§ **DATASET CONTENT**
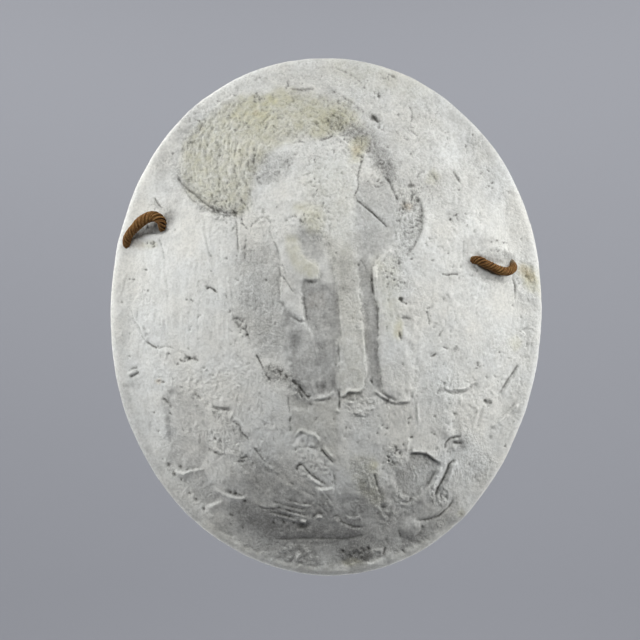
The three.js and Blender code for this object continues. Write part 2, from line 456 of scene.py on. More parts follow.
def sink(points, depth, soft, seed):
    """Lowers an area, with rounded borders."""
    swell(points, -depth, soft, seed)


def dent(centre, radii, depth, turn=0.0, dirt_and_shade=0.0, brink=0.0):
    """An oval hollow. turn is in degrees, clockwise as seen; brink raises its border."""
    where = window([centre], 2.5 * max(radii))
    x, y = U[where] - centre[0], V[where] - centre[1]
    c, s = math.cos(math.radians(turn)), math.sin(math.radians(turn))
    away = np.hypot((x * c + y * s) / radii[0], (y * c - x * s) / radii[1])
    hollow = np.exp(-(away**2.5))
    add(where, -depth * hollow + brink * np.exp(-(((away - 1.25) / 0.3) ** 2)))
    # With dirt given, the hollow is darkened inside.
    if dirt_and_shade:
        soil("dirt_and_shade", where, dirt_and_shade * hollow)


def pits(places, radii, depth, dirt_and_shade):
    """Small hollows at places, darkened inside."""
    for place in places:
        dent(place, radii, depth, 0, dirt_and_shade)


def specks(points, count, seed):
    """Small pits scattered over an area, darkened inside."""
    chance = np.random.default_rng(7000 + seed)
    low, high = np.min(points, axis=0), np.max(points, axis=0)
    middle = np.mean(points, axis=0)
    for _ in range(count):
        place = middle + 0.8 * (chance.uniform(low, high) - middle)
        size = chance.uniform(0.7, 1.5)
        dent(place, (size, 0.8 * size), 0.45 * size, chance.uniform(0, 180), chance.uniform(0.3, 0.8))


def scuffs(points, count, turn, seed):
    """Short scratches scattered over an area, most of them near one slant in degrees."""
    chance = np.random.default_rng(7500 + seed)
    low, high = np.min(points, axis=0), np.max(points, axis=0)
    middle = np.mean(points, axis=0)
    for _ in range(count):
        place = middle + 0.85 * (chance.uniform(low, high) - middle)
        slant = math.radians(turn + chance.normal(0, 28))
        half = chance.uniform(0.8, 3.2)
        run = (half * math.cos(slant), half * math.sin(slant))
        depth = chance.choice((-0.35, 0.45, 0.55))
        line = [place - run, place + (0.4, 0.3), place + run]
        groove(line, depth, chance.uniform(0.7, 1.1), max(depth, 0), 0.3)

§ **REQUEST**
Extract all the material, leaving every line as it is.

§ **THE RESPONSE**
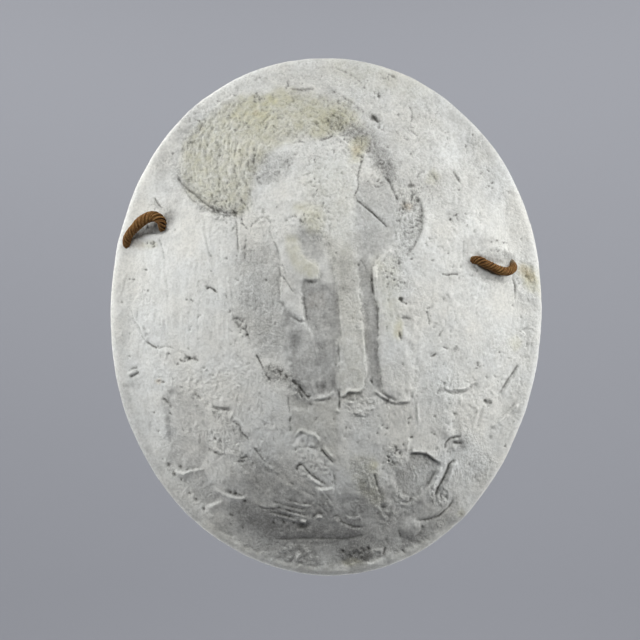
The three.js and Blender code for this object continues. Write part 2, from line 456 of scene.py on. More parts follow.
def sink(points, depth, soft, seed):
    """Lowers an area, with rounded borders."""
    swell(points, -depth, soft, seed)


def dent(centre, radii, depth, turn=0.0, dirt_and_shade=0.0, brink=0.0):
    """An oval hollow. turn is in degrees, clockwise as seen; brink raises its border."""
    where = window([centre], 2.5 * max(radii))
    x, y = U[where] - centre[0], V[where] - centre[1]
    c, s = math.cos(math.radians(turn)), math.sin(math.radians(turn))
    away = np.hypot((x * c + y * s) / radii[0], (y * c - x * s) / radii[1])
    hollow = np.exp(-(away**2.5))
    add(where, -depth * hollow + brink * np.exp(-(((away - 1.25) / 0.3) ** 2)))
    # With dirt given, the hollow is darkened inside.
    if dirt_and_shade:
        soil("dirt_and_shade", where, dirt_and_shade * hollow)


def pits(places, radii, depth, dirt_and_shade):
    """Small hollows at places, darkened inside."""
    for place in places:
        dent(place, radii, depth, 0, dirt_and_shade)


def specks(points, count, seed):
    """Small pits scattered over an area, darkened inside."""
    chance = np.random.default_rng(7000 + seed)
    low, high = np.min(points, axis=0), np.max(points, axis=0)
    middle = np.mean(points, axis=0)
    for _ in range(count):
        place = middle + 0.8 * (chance.uniform(low, high) - middle)
        size = chance.uniform(0.7, 1.5)
        dent(place, (size, 0.8 * size), 0.45 * size, chance.uniform(0, 180), chance.uniform(0.3, 0.8))


def scuffs(points, count, turn, seed):
    """Short scratches scattered over an area, most of them near one slant in degrees."""
    chance = np.random.default_rng(7500 + seed)
    low, high = np.min(points, axis=0), np.max(points, axis=0)
    middle = np.mean(points, axis=0)
    for _ in range(count):
        place = middle + 0.85 * (chance.uniform(low, high) - middle)
        slant = math.radians(turn + chance.normal(0, 28))
        half = chance.uniform(0.8, 3.2)
        run = (half * math.cos(slant), half * math.sin(slant))
        depth = chance.choice((-0.35, 0.45, 0.55))
        line = [place - run, place + (0.4, 0.3), place + run]
        groove(line, depth, chance.uniform(0.7, 1.1), max(depth, 0), 0.3)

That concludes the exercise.